Reproduce the section of the listing that begins at the line containing "bend([0, hoop_reach], hoop_r, wire_d, shoulder_turn, 180" and finishes at the line containing "obj.parent = None". Include both end lines and nothing beyond them.

— start of Supplied entries —

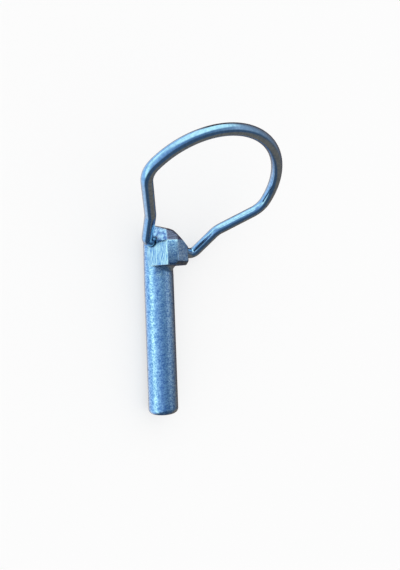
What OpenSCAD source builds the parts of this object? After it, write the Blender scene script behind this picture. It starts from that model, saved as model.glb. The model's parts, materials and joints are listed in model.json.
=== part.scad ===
// Locking pin for a shaft or tube: a forged pin with an off-centre head,
// and a hoop of spring wire that swings in a cross hole through the head.
// The pin lies on its back with the long leg of the hoop on the floor.

/* [Shaft] */
// Diameter of the shaft, a loose fit in a 10 mm hole
shaft_d = 9.6; // [9:0.1:12]
// Length of the shaft under the head, with its rounded end
shaft_len = 47.5; // [40:0.5:80]
// Radius that breaks the edge of the shaft's end
end_round = 1.6; // [0.6:0.1:3]
// Length of the flare from the shaft out to the nose of the head
neck_len = 2.8; // [1.5:0.1:4]
// Reach of that flare beyond the shaft, under the head
neck_out = 1.4; // [0.8:0.1:1.8]
// Half width of that flare, under the head
neck_w = 4.2; // [3.6:0.1:4.4]

/* [Head] */
// Width across the two pressed flats, a little less than the shaft
head_w = 9.5; // [8.4:0.1:9.5]
// Reach of the nose from the shaft's axis
nose_reach = 10.7; // [9:0.1:14]
// Size of the upright bevels at the nose's two corners
nose_corner = 2.2; // [1:0.1:3]
// Height of the head's upright sides
side_h = 7.6; // [7:0.1:10]
// Height of the head's top above the shaft's axis
head_h = 13.1; // [12:0.1:14]
// Slope of the top, down towards the nose
top_slope = 15.5; // [8:0.5:18]
// Slope of the top bevels over the flats, from upright
flat_bevel = 34; // [15:1:36]
// Slope of the top bevel over the nose, from upright
nose_bevel = 32; // [20:1:45]
// Slope of the top bevel over the nose's near corner, from upright
near_bevel = 44; // [30:1:50]
// Slope of the top bevel over the nose's far corner, from upright
far_bevel = 40; // [30:1:50]
// Draft of the head's round back, inwards to the top
back_draft = 0.6; // [0.3:0.1:1]
// How much lower the bevel starts on the nose's far corner
far_drop = 2.0; // [0:0.1:4]
// Height of the bevel along the nose's lower edge
lip_h = 1.1; // [0.4:0.1:2]

/* [Cross hole] */
// Height of the hole's middle above the underside of the head
hole_h = 7.0; // [6:0.1:7.5]
// Offset of the hole from the shaft's axis, towards the nose
hole_offset = 1.7; // [0:0.1:3]
// Slant of the hole: the end under the short leg is the higher one
hole_slant = 9.8; // [0:0.2:11]
// Clearance round the wire in the hole, on the radius
hole_clear = 0.06; // [0.03:0.01:0.1]
// Width of the bevel round the hole's two mouths
mouth_bevel = 0.35; // [0.2:0.05:0.6]

/* [Hoop] */
// Diameter of the spring wire
wire_d = 3.5; // [3:0.1:3.8]
// Radius of the hoop's round end, to the middle of the wire
hoop_r = 25.2; // [20:0.1:30]
// Distance from the hole to the centre of the round end
hoop_reach = 21.0; // [18:0.1:26]
// Radius of the bends at the hoop's shoulders
shoulder_r = 6.5; // [4:0.1:8]
// Slope of the straights from the shoulders in to the knees
taper = 38.8; // [30:0.2:42]
// Distance of each knee from the hoop's middle line
knee_half = 14.5; // [12:0.1:16]
// Distance of the knees from the hole
knee_reach = 10.5; // [9:0.1:11]
// Radius of the knee bends
knee_r = 5.8; // [3:0.1:7]
// Radius of the bends where the legs turn towards the hole
foot_r = 2.2; // [2:0.1:2.3]
// Distance of the short leg from the shaft's axis
short_leg = 6.7; // [6.7:0.1:8]
// Distance of the long leg from the shaft's axis
long_leg = 15.6; // [14:0.1:18]
// Shift of the hoop's middle line towards the long leg
hoop_shift = 2.9; // [2:0.1:4]
// Lean of the hoop in its own plane
hoop_lean = 7.3; // [4:0.1:8]
// Swing of the hoop at rest, from straight above the head
swing = 52.0; // [40:0.5:75]
// Gap left between the wire's two ends inside the hole
end_gap = 2.0; // [1:0.5:4]
// How much the wire thins where it is bent, on the diameter
bend_thin = 0.02; // [0.02:0.01:0.06]

/* [Hidden] */
$fn = 48;
shaft_r = shaft_d / 2;
wire_r = wire_d / 2;
hole_r = wire_r + hole_clear;
flat_x = head_w / 2;
// The trimmed back of the head lies this far inside the shaft's surface
back_trim = 0.03;
back_r = shaft_r - back_trim;
// Reach of the corner bevels along the diagonal
corner_dist = (flat_x - nose_corner + nose_reach) / sqrt(2);
// Room that a cutting block needs to clear the whole head
clear = 40;
// Radius that gives the flare its length and reach, starting along the shaft
neck_r = (neck_len * neck_len + neck_out * neck_out) / (2 * neck_out);
// Overlap that joins solids, and depth that the flare bites into the shaft
bite = 0.5;
flare_bite = 0.03;
// Length that each bend runs on into the wire beyond it
run_on = 0.1;
bend_d = wire_d - bend_thin;
lip_slope = 30;

// Places along the wire, in the hoop's plane: x runs along the hole towards
// the long leg, y away from the hole
slope_dir = [sin(taper), cos(taper)];
slope_in = [-cos(taper), sin(taper)];
// The shoulder's circle touches the sloping straight and the round end from inside
shoulder_start = [knee_half, knee_reach - hoop_reach] + slope_in * shoulder_r;
shoulder_run = run_to_circle(shoulder_start, slope_dir, hoop_r - shoulder_r);
shoulder_rel = shoulder_start + slope_dir * shoulder_run;
shoulder_at = shoulder_rel + [0, hoop_reach];
shoulder_turn = atan2(shoulder_rel.y, shoulder_rel.x);
shoulder_foot = shoulder_at - slope_in * shoulder_r;

// Middle of the hole, and the hole's and the hoop's directions in the pin's own axes
hole_at = [0, hole_offset, hole_h];
hole_dir = [-cos(hole_slant), 0, -sin(hole_slant)];
hoop_dir = [-sin(hole_slant) * cos(swing), sin(swing), cos(hole_slant) * cos(swing)];

// The pin's roll as it lies: the long leg's bend just reaches the floor
foot_bend = bend_centre(long_knee(), [long_leg, 0], [end_gap / 2, 0], foot_r);
roll = settle(0, 80);

function unit(a) = a / norm(a);

// Distance along a line from a point to a circle about the origin
function run_to_circle(start, dir, r) =
    -start * dir + sqrt(pow(start * dir, 2) - start * start + r * r);

// From the hoop's own middle line to the plane's axes; side is 1 or -1
function in_plane(point, side) =
    [hoop_shift + side * point.x * cos(hoop_lean) - point.y * sin(hoop_lean),
     side * point.x * sin(hoop_lean) + point.y * cos(hoop_lean)];
function long_knee() = in_plane([knee_half, knee_reach], 1);
function short_knee() = in_plane([knee_half, knee_reach], -1);

// Centre of the bend of radius r at the corner b of a path a, b, c
function bend_centre(a, b, c, r) =
    let (back = unit(a - b), on = unit(c - b))
    b + unit(back + on) * r / sin(acos(back * on) / 2);
// Length of straight that the bend at b takes from each side
function bend_take(a, b, c, r) =
    r / tan(acos(unit(a - b) * unit(c - b)) / 2);

// Upwards from the floor, in the pin's own axes, when it is rolled by turn
function up(turn) = [sin(turn), cos(turn), 0];
// How far the long leg's bend reaches below the shaft's axis at a given roll
function leg_depth(turn) =
    -(hole_at + hole_dir * foot_bend.x + hoop_dir * foot_bend.y) * up(turn)
    + foot_r * norm([hole_dir * up(turn), hoop_dir * up(turn)]) + wire_r;
// Halves the interval until the bend is level with the shaft's lowest line
function settle(low, high) =
    let (mid = (low + high) / 2)
    high - low < 0.0001 ? mid
    : leg_depth(mid) > shaft_r ? settle(low, mid) : settle(mid, high);

// Lays the pin down: its axis along Y, its nose up, rolled onto the long leg,
// with the origin where the shaft's plain length starts
module laid() {
    translate([0, neck_len, 0])
        rotate([0, roll, 0])
            rotate([90, 0, 180])
                children();
}

// Block that cuts the head back to a face: it faces the direction turn,
// stands dist from the axis at height z, and slopes in towards the top
module face_cut(turn, dist, z, slope, below) {
    rotate([0, 0, turn])
        translate([dist, 0, z])
            rotate([0, -slope, 0])
                translate([0, -clear / 2, -below])
                    cube([clear, clear, clear + below]);
}

// Plain length of the shaft, with the broken edge at its end
module shaft() {
    rotate_extrude()
        union() {
            translate([0, -shaft_len])
                square([shaft_r - end_round, shaft_len - neck_len]);
            translate([0, end_round - shaft_len])
                square([shaft_r, shaft_len - end_round - neck_len]);
            translate([shaft_r - end_round, end_round - shaft_len])
                circle(end_round);
        }
}

// Round back of the head, narrowing to the top, on the end of the shaft's plain length
module back() {
    rise = neck_len + clear / 2;
    translate([0, 0, -neck_len])
        cylinder(r1 = back_r, r2 = back_r - rise * tan(back_draft), h = rise);
}

// Concave flare under the nose, turned about an axis nearer to the nose
module neck() {
    translate([0, shaft_r - flare_bite + neck_out - neck_w, 0])
        rotate_extrude()
            difference() {
                translate([0, -neck_len])
                    square([neck_w, neck_len + bite]);
                translate([neck_w - neck_out + neck_r, -neck_len])
                    circle(neck_r);
            }
}

// Everything that is struck or trimmed off the head's blank
module head_faces() {
    for (turn = [0, 180])
        face_cut(turn, flat_x, 0, 0, 0);
    for (turn = [0, 180])
        face_cut(turn, flat_x, side_h, flat_bevel, side_h);
    for (turn = [45, 135])
        face_cut(turn, corner_dist, 0, 0, 0);
    face_cut(45, corner_dist, side_h, near_bevel, side_h);
    face_cut(135, corner_dist, side_h - far_drop, far_bevel, side_h - far_drop);
    face_cut(90, nose_reach, side_h, nose_bevel, side_h);
    face_cut(270, back_r, side_h, flat_bevel, side_h);
    for (turn = [90, 135])
        rotate([0, 0, turn])
            translate([turn == 90 ? nose_reach : corner_dist, 0, lip_h])
                rotate([0, lip_slope, 0])
                    translate([0, -clear / 2, -2 * lip_h])
                        cube([clear, clear, 2 * lip_h]);
    translate([0, 0, head_h])
        rotate([-top_slope, 0, 0])
            translate([-clear / 2, -clear / 2, 0])
                cube([clear, clear, 2 * clear]);
}

module head_blank() {
    translate([-flat_x, 0, 0])
        cube([head_w, nose_reach, head_h + bite]);
}

// Runs along the hole, x towards the long leg and y up
module in_hole() {
    translate(hole_at)
        rotate([0, -hole_slant, 0])
            rotate([90, 0, 180])
                children();
}

// The cross hole, with a bevel at each mouth
module cross_hole() {
    in_hole() {
        rotate([0, 90, 0])
            cylinder(r = hole_r, h = clear, center = true);
        for (side = [-90, 90])
            rotate([0, side, 0])
                translate([0, 0, flat_x / cos(hole_slant) - mouth_bevel])
                    cylinder(r1 = hole_r, r2 = hole_r + 3 * mouth_bevel, h = 3 * mouth_bevel);
    }
}

module pin() {
    color("lightsteelblue")
        laid()
            union() {
                difference() {
                    union() {
                        shaft();
                        back();
                        head_blank();
                    }
                    head_faces();
                    cross_hole();
                }
                neck();
            }
}

// Straight wire between two points of the hoop's plane
module straight(a, b) {
    translate([a.x, a.y, 0])
        rotate([0, 0, atan2(b.y - a.y, b.x - a.x)])
            rotate([0, 90, 0])
                cylinder(d = wire_d, h = norm(b - a));
}

// Wire of diameter d bent round a centre, from one direction on by a sweep
module bend(centre, r, d, from, sweep) {
    translate([centre.x, centre.y, 0])
        rotate([0, 0, from])
            rotate_extrude(angle = sweep)
                translate([r, 0])
                    circle(d = d);
}

// A bend of the thinned wire, running on a little way at both ends
module tight_bend(centre, r, from, sweep) {
    more = run_on / r * 180 / PI;
    bend(centre, r, bend_d, from - more, sweep + 2 * more);
}

// The bend at the corner b of a path a, b, c
module corner(a, b, c, r) {
    centre = bend_centre(a, b, c, r);
    take = bend_take(a, b, c, r);
    first = b + unit(a - b) * take - centre;
    last = b + unit(c - b) * take - centre;
    side = sign(first.x * last.y - first.y * last.x);
    from = side > 0 ? first : last;
    tight_bend(centre, r, atan2(from.y, from.x), acos(first * last / (r * r)));
}

// One leg: in from the shoulder, round the knee, down, and into the hole
module leg(shoulder, knee, foot, tip) {
    knee_take = bend_take(shoulder, knee, foot, knee_r);
    foot_take = bend_take(knee, foot, tip, foot_r);
    straight(shoulder, knee + unit(shoulder - knee) * knee_take);
    corner(shoulder, knee, foot, knee_r);
    straight(knee + unit(foot - knee) * knee_take, foot + unit(knee - foot) * foot_take);
    corner(knee, foot, tip, foot_r);
    straight(foot + unit(tip - foot) * foot_take, tip);
}

// The round end with its two shoulders, about the hoop's own middle line
module round_end() {
    translate([hoop_shift, 0, 0])
        rotate([0, 0, hoop_lean]) {
            bend([0, hoop_reach], hoop_r, wire_d, shoulder_turn, 180 - 2 * shoulder_turn);
            tight_bend(shoulder_at, shoulder_r, -taper, taper + shoulder_turn);
            mirror([1, 0, 0])
                tight_bend(shoulder_at, shoulder_r, -taper, taper + shoulder_turn);
        }
}

module hoop() {
    color("slategray")
        laid()
            in_hole()
                rotate([swing, 0, 0])
                    union() {
                        round_end();
                        leg(in_plane(shoulder_foot, 1), long_knee(),
                            [long_leg, 0], [end_gap / 2, 0]);
                        leg(in_plane(shoulder_foot, -1), short_knee(),
                            [-short_leg, 0], [-end_gap / 2, 0]);
                    }
}

pin();
hoop();
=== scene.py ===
import bpy
import json
import math
from mathutils import Matrix, Vector


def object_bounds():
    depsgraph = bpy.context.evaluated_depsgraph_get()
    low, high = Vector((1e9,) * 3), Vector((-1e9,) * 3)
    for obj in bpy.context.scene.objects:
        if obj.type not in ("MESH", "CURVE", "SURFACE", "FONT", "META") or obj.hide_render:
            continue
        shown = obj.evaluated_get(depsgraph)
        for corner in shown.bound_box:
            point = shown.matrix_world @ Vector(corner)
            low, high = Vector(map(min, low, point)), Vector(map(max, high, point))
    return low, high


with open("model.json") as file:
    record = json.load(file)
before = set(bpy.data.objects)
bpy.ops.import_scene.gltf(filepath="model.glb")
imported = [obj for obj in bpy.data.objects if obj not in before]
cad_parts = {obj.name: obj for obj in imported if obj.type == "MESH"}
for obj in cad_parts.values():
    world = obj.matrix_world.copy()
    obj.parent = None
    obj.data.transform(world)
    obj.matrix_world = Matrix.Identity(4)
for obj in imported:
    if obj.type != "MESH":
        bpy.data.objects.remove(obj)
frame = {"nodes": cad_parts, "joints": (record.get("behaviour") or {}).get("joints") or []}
cad_low, cad_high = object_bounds()


# ---- View -------------------------------------------------------------------
# A camera at close range looks down on the lying pin from its low side, with
# the shaft upright in the view.

view_from = Vector((-0.075349, -0.005610, 0.146606))
view_right = Vector((0.848815, -0.036462, 0.527431))
view_up = Vector((0.025519, 0.999282, 0.028013))
lens_mm = 45.513
sensor_mm = 36.0
lens_shift = 0.00125


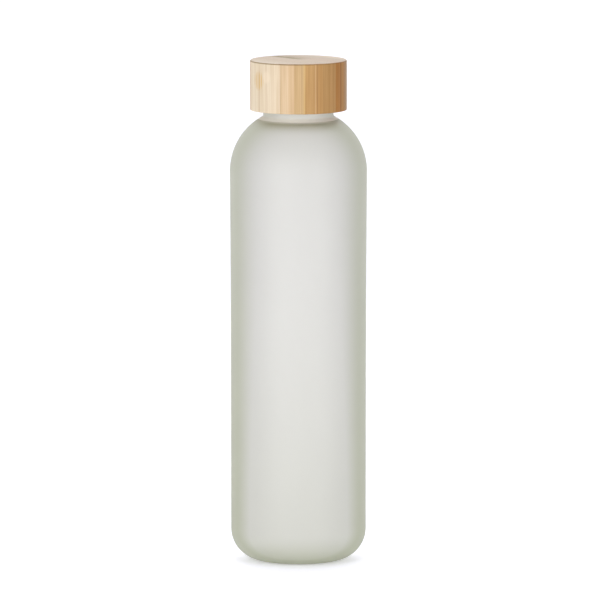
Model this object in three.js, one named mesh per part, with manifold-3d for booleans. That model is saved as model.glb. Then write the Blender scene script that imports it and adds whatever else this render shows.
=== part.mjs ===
// Slim frosted glass water bottle with a laminated bamboo screw cap.
// Units are millimetres, +Z is up, and the origin is the centre of the base on the surface it stands on.
import * as THREE from 'three';
import { mergeVertices } from 'three/addons/utils/BufferGeometryUtils.js';
import Module from 'manifold-3d';

const wasm = await Module();
wasm.setup();

// Glass body
const SHOULDER_R = 40.0; // widest radius, where the shoulder begins
const WAIST_R = 39.45; // radius of the slightly slimmer wall below
const SHOULDER_Z = 228.8; // height where the wall turns into the shoulder
const SHOULDER_ARC = 36.1; // radius of the shoulder's round
const WAIST_Z = 95; // height up to which the wall keeps its slimmer radius
const HEEL_ARC = 18.4; // radius of the round between wall and foot
const FOOT_INNER_R = 16.5; // inner edge of the flat ring that the bottle stands on
const PUSH_UP = 3.5; // how far the middle of the base rises above that ring
const PUSH_UP_SHAPE = [[0, 1], [0.55, 0.8], [0.9, 0.3], [1, 0]]; // shares of radius and of rise
const INNER_R = 36.9; // radius of the hollow
const INNER_SHOULDER_ARC = 33.0;
const INNER_SHOULDER_DROP = 0.6; // the hollow's shoulder starts this far below the outer one
const INNER_HEEL_ARC = 15.0;
const FLOOR_Z = 7.0; // inside floor, next to its heel
const FLOOR_RISE = 1.0; // how far the inside floor rises at its centre

// Neck finish
const COLLAR_R = 20.5; // plain ring of the neck that shows below the cap
const COLLAR_TOP_Z = 266.5;
const CREASE_ROUND = 1.5; // hollow round between the shoulder and the collar
const NECK_ROOT_R = 18.9; // neck between the turns of its thread
const BORE_R = 16.2;
const RIM_Z = 283.6;
const RIM_ROUND = 0.9;
const BORE_ROUND = 2.5; // round from the hollow's shoulder into the bore

// Screw thread, right-handed with one start
const PITCH = 4.0;
const THREAD_TURNS = 1.5;
const THREAD_START_Z = 273.0; // middle of the neck thread at its lower end
const THREAD_BASE = 2.0;
const THREAD_CREST = 1.0;
const NECK_THREAD_R = 20.35; // crest of the neck thread
const LINER_THREAD_R = 19.35; // crest of the liner's thread
const THREAD_ROOT_DEPTH = 0.4; // how far a thread's section reaches into the wall that carries it
const THREAD_FADE = 30; // degrees over which each end of a thread runs out
const STEPS_PER_TURN = 48;

// Cap
const CAP_R = 28.2;
const CAP_BOTTOM_Z = 264.5;
const CAP_TOP_Z = 293.8;
const CAP_TOP_ROUND = 0.8;
const CAP_BOTTOM_ROUND = 0.5;
const RECESS_R = 23.0; // round recess in the bamboo that takes the liner
const RECESS_TOP_Z = 288.0;
const STRIP_THICKNESS = 5.0; // bamboo strips that are glued side by side
const STRIP_COUNT = 12;
const GRAIN_ANGLE = 40; // degrees about Z from the X axis to the strips' stacking direction

// Liner and seal inside the cap
const LINER_R = 22.7;
const LINER_BORE_R = 20.85;
const LINER_BOTTOM_Z = 265.0;
const LINER_CEILING_Z = 285.9;
const LINER_EDGE = 0.4; // bevel on the liner's edges
const SEAL_R = 20.0;
const SEAL_HOLE_R = 14.8;
const SEAL_ROUND = 0.3; // bevel on the seal's edges

const GAP = 0.3; // clearance between pieces that touch on the real object
const GLASS_SEGMENTS = 48;
const CAP_SEGMENTS = 72;

// Bamboo colour, as hue, saturation and lightness from 0 to 1
const BAMBOO_HUE = 0.095;
const BAMBOO_SATURATION = 0.52;
const BAMBOO_LIGHTNESS = 0.66;
const LIGHTNESS_SWING = 0.04; // how much lighter or darker a strip can be
const SWING_STEP = 2.4; // radians from strip to strip

const radians = THREE.MathUtils.degToRad;

// Points of an arc about a centre, from one angle to another, both in degrees.
function arc(centreR, centreZ, radius, from, to, steps) {
  const points = [];
  for (let i = 0; i <= steps; i += 1) {
    const angle = radians(from + ((to - from) * i) / steps);
    points.push(new THREE.Vector2(centreR + radius * Math.cos(angle), centreZ + radius * Math.sin(angle)));
  }
  return points;
}

// A point of a profile, as radius and height.
function at(r, z) {
  return new THREE.Vector2(r, z);
}

// Turns a profile about the Z axis.
function turned(profile, segments) {
  const geometry = new THREE.LatheGeometry(profile, segments);
  geometry.rotateX(Math.PI / 2);
  return geometry;
}

// Makes a manifold solid from a closed geometry.
function toSolid(geometry) {
  geometry.deleteAttribute('normal');
  geometry.deleteAttribute('uv');
  const merged = mergeVertices(geometry, 1e-5);
  const index = merged.index.array;
  const triangles = [];
  for (let i = 0; i < index.length; i += 3) {
    const [a, b, c] = [index[i], index[i + 1], index[i + 2]];
    if (a !== b && b !== c && c !== a) {
      triangles.push(a, b, c);
    }
  }
  return new wasm.Manifold(new wasm.Mesh({
    numProp: 3,
    vertProperties: new Float32Array(merged.attributes.position.array),
    triVerts: new Uint32Array(triangles),
  }));
}

// Makes a geometry from a manifold solid.
function toGeometry(solid) {
  const mesh = solid.getMesh();
  const geometry = new THREE.BufferGeometry();
  geometry.setAttribute('position', new THREE.BufferAttribute(mesh.vertProperties, 3));
  geometry.setIndex(new THREE.BufferAttribute(mesh.triVerts, 1));
  geometry.computeVertexNormals();
  return geometry;
}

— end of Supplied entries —

## Output of the exercise
            bend([0, hoop_reach], hoop_r, wire_d, shoulder_turn, 180 - 2 * shoulder_turn);
            tight_bend(shoulder_at, shoulder_r, -taper, taper + shoulder_turn);
            mirror([1, 0, 0])
                tight_bend(shoulder_at, shoulder_r, -taper, taper + shoulder_turn);
        }
}

module hoop() {
    color("slategray")
        laid()
            in_hole()
                rotate([swing, 0, 0])
                    union() {
                        round_end();
                        leg(in_plane(shoulder_foot, 1), long_knee(),
                            [long_leg, 0], [end_gap / 2, 0]);
                        leg(in_plane(shoulder_foot, -1), short_knee(),
                            [-short_leg, 0], [-end_gap / 2, 0]);
                    }
}

pin();
hoop();
=== scene.py ===
import bpy
import json
import math
from mathutils import Matrix, Vector


def object_bounds():
    depsgraph = bpy.context.evaluated_depsgraph_get()
    low, high = Vector((1e9,) * 3), Vector((-1e9,) * 3)
    for obj in bpy.context.scene.objects:
        if obj.type not in ("MESH", "CURVE", "SURFACE", "FONT", "META") or obj.hide_render:
            continue
        shown = obj.evaluated_get(depsgraph)
        for corner in shown.bound_box:
            point = shown.matrix_world @ Vector(corner)
            low, high = Vector(map(min, low, point)), Vector(map(max, high, point))
    return low, high


with open("model.json") as file:
    record = json.load(file)
before = set(bpy.data.objects)
bpy.ops.import_scene.gltf(filepath="model.glb")
imported = [obj for obj in bpy.data.objects if obj not in before]
cad_parts = {obj.name: obj for obj in imported if obj.type == "MESH"}
for obj in cad_parts.values():
    world = obj.matrix_world.copy()
    obj.parent = None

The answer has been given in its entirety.